Day 3: The Communal House, How It’s Built, and Why It Matters
On the third day, we visited the communal house, the place where community life gathers itself. It was the village’s shared living room and decision room at the same time, a space used for meetings, planning, and community events, the kind of place that holds stories simply by existing.
The building itself made sense for the land. In the Andes, traditional construction often uses local materials like stone and adobe, with thick walls that help manage cold nights and shifting temperatures.
You could see the logic in every detail: sturdier materials where wind hits hardest, simple wooden supports, and a layout that prioritizes gathering, storage, and warmth rather than open space for its own sake.

What I loved was how the communal space wasn’t only practical, it was social.
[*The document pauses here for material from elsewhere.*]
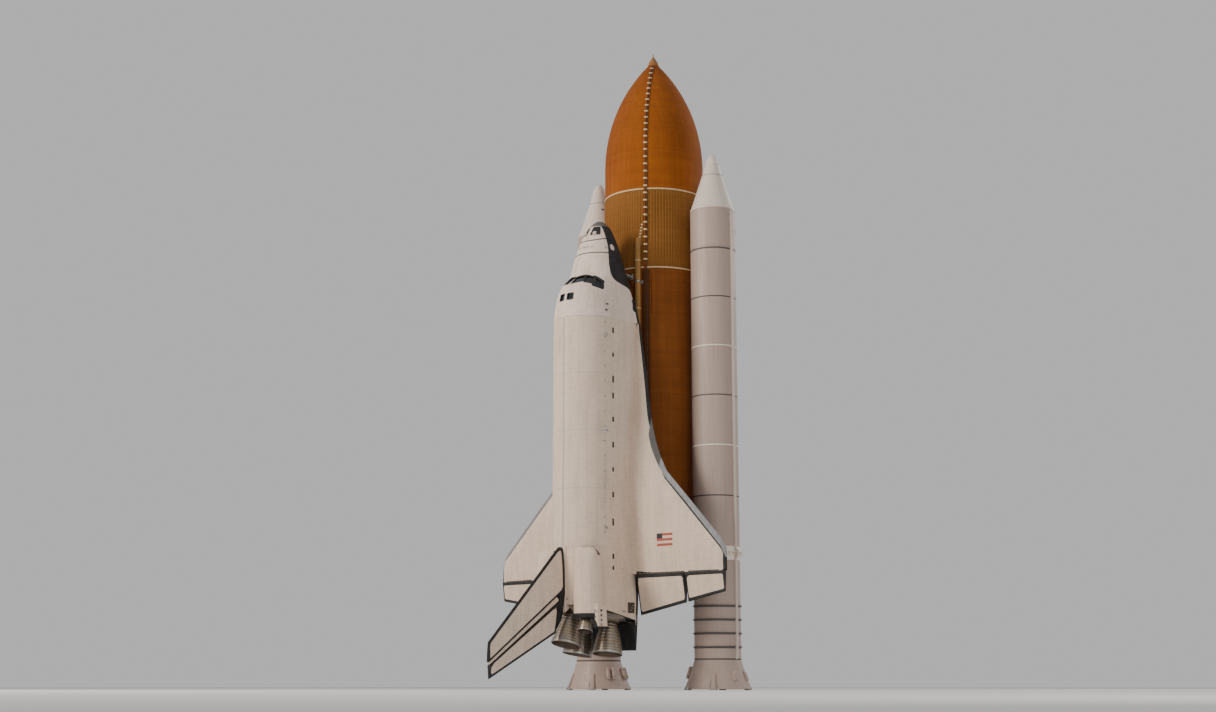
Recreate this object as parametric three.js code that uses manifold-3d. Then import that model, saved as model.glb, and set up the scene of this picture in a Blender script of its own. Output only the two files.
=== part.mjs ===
// A space shuttle launch stack at half size: a winged orbiter with a payload bay, an external tank
// and two solid boosters, standing on the boosters' hold-down feet.
// Lengths are full-size inches, because the type's stations are, and the last group scales them.
// In every frame below, x runs aft (down, as it stands), y to starboard and z from the tank to the orbiter.
import * as THREE from "three";
import { ConvexGeometry } from "three/addons/geometries/ConvexGeometry.js";
import { mergeVertices } from "three/addons/utils/BufferGeometryUtils.js";
import Module from "manifold-3d";

const wasm = await Module();
wasm.setup();

// Driving dimensions
const MODEL_SCALE = 0.5;
const MM_PER_INCH = 25.4;
const SEAT = 0.03; // gap between fixed pieces that touch
const CLEAR = 0.5; // gap between pieces that move past each other

const ORBITER_ORIGIN = [741, 0, -63.5]; // orbiter station 0 in the tank's frame
const BOOSTER_ORIGIN = [543, 250.5, 0]; // booster station 0 and its distance from the tank's axis
const FLOOR_X = 2473.64; // tank station of the hold-down feet's soles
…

People came in and out, greeting each other, bringing small items, talking about the day.
Someone began pulling out textiles, and it clicked why weaving is so central in many Quechua communities, because it’s not only craft, it’s time together, it’s conversation, it’s identity held in pattern.
Smithsonian stories about Quechua weaving describe it as social and communal, with family members gathering as work begins, and that’s exactly how it felt in the room, like skill and community were inseparable.
Amanda and I joined in the simplest ways we could: listening, asking careful questions, helping where it made sense, and mostly staying present.
By the afternoon, I realized something uncomfortable and honest. I didn’t want to leave. Not because I wanted to pretend this was my life, but because it felt rare to be in a place where community still shows up in daily routines, where people share work, share food, share space, and do it without turning it into a concept.
When we finally walked back to the van that evening, the mountains looked the same, the sky looked the same, but we didn’t feel the same. Three days had been enough to shift how we understand richness, and it wasn’t tied to money at all.